Sheri Berman, a political science professor at Barnard College, puts it this way: “Referring to political opponents — in the case of Trump this means Democrats or anyone who supported a perfectly legal inquiry — as illegitimate, as ‘enemies’ or as treasonous, rather than as people with whom you differ, is simply incompatible with liberal democratic politics.”
This isn’t the first time Trump has likened his political opponents to spies, terrorists and other people who betray their country. In February 2018, he took a similar tack when talking about Democratic members of Congress who refused to stand during his State of the Union speech. “They were like death,” he said. “And un-American. Un-American. Somebody said, ‘Treasonous.’ I mean, yeah, I guess, why not? Can we call that treason? Why not? I mean, they certainly didn’t seem to love our country very much.”
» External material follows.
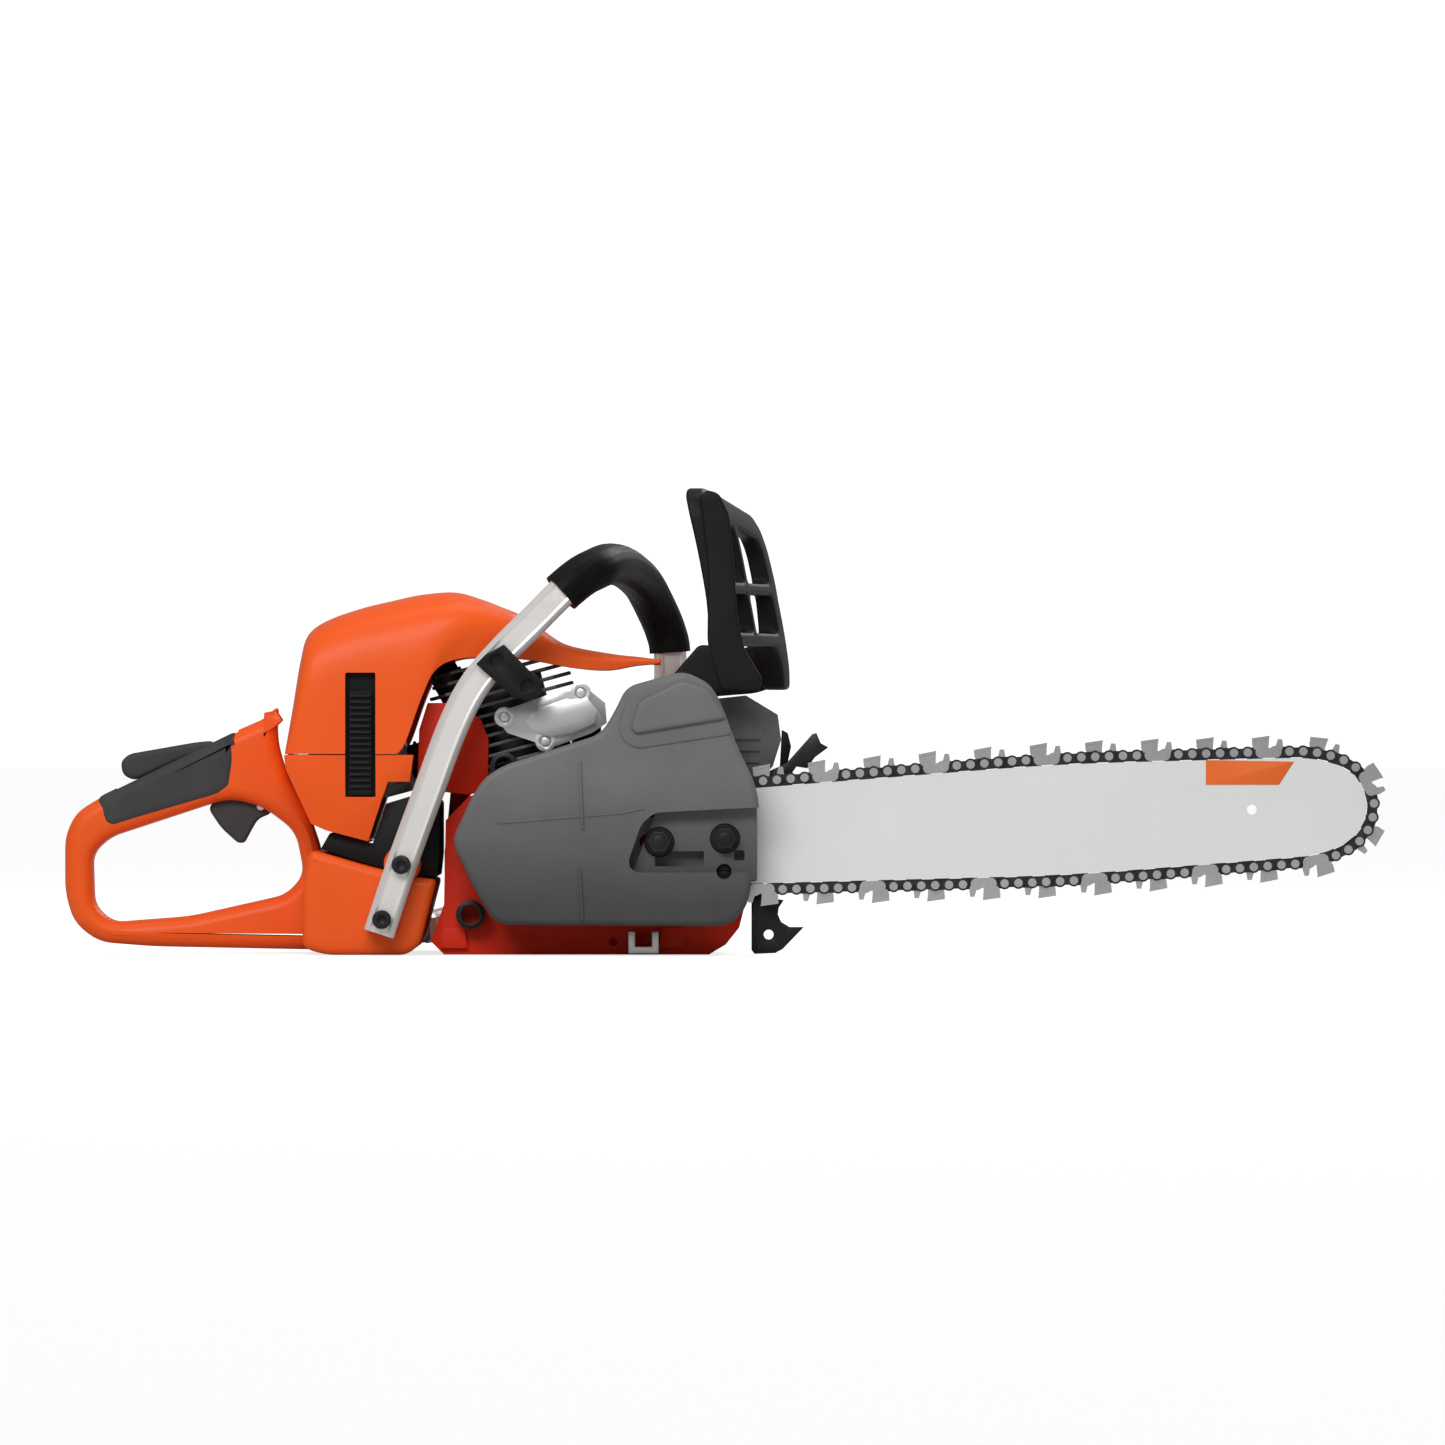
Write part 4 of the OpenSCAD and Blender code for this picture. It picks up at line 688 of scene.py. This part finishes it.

The White House spun Trump’s comments as a “joke,” but it was an unconvincing reply — and one undercut by Trump’s use of “treasonous” this week in the wake of Barr’s letter that claimed Mueller’s report found no evidence of Russian collusion. According to Barr, Mueller found evidence of obstruction of justice by Trump but declined to make a legal conclusion. Barr, in turn, decided that there was insufficient evidence to prove that the president obstructed justice.
Levitsky says he traces the current rise of anti-democratic language and sentiment in American politics back to the tea party movement, the emergence of fringe figures such as Sarah Palin and the birther movement that questioned President Obama’s American citizenship. “What was critical 10 years ago was for Republican leaders to have shot down that kind of rhetoric from the tea party,” he says. Instead, GOP leaders looked the other way or in some cases directly encouraged it. One of the loudest cheerleaders, of course, was Donald Trump, who championed the birther conspiracy theory years before his presidential run.
Democrats, Levitsky goes on, must reject similar rhetoric in their own party. “I think Pelosi and Schumer, in particular, for all their faults have been very, very careful about being cautious in their discourse,” he says.
Nevertheless, some of Trump’s critics have lobbed similarly inflammatory accusations at him. After the president’s disturbingly friendly press conference last summer in Helsinki, Finland, with Russian President Vladimir Putin, former CIA Director John Brennan called Trump’s performance “nothing short of treasonous.” Rep. Adam Smith (D-WA), then the ranking member of the House Armed Services Committee, said in a statement after the Helsinki meeting: “There is no sugar coating this. It is hard to see President Trump siding with Vladimir Putin over our own intelligence community and our criminal investigators as anything other than treason.” (Smith later backtracked, saying his use of treason “might have been a little bit of hyperbole.”)
Jonathan Weiler, a professor of global studies at the University of North Carolina, says that Trump’s use of “treasonous” after AG Barr’s letter could be seen as partly a reaction to similar criticism leveled by liberal commentators. “The response now can be read in part, I think, as kind of a trolling exercise and retaliation for what they’ve been hearing,” Weiler says. “It also fits another pattern, which is a tendency to project one’s own perceived faults and vulnerabilities onto the other side. I think that itself is related to the authoritarian mindset insofar as that worldview carries with it a lack of self-awareness that fuels some of their behavior.”
While acknowledging that Trump’s critics have used similar language, Erica Chenoweth, a professor at the Harvard Kennedy School, says there’s a clear difference between a head of state throwing around accusations of treason and un-American behavior and people with less power or none at all doing the same. “When you hold the presidency in the United States and you accuse political opponents of being treasonous,” she says, “that carries much greater impact on the well-being of the polity than if you’re a person who tweets or a person who is out of power right now.”
Levitsky, co-author of the award-winning 2018 book How Democracies Die, says that extreme language from political leaders that accuses foes of treason or traitorous behavior is a sign of extreme polarization and an indicator that the core norms holding together a democracy are fraying. “We saw it in the 1790s. We saw it in the decade before, during and after the Civil War. We’re seeing it now for the first time in many decades,” Levitsky says. “This is the kind of thing that gets democracies into trouble.”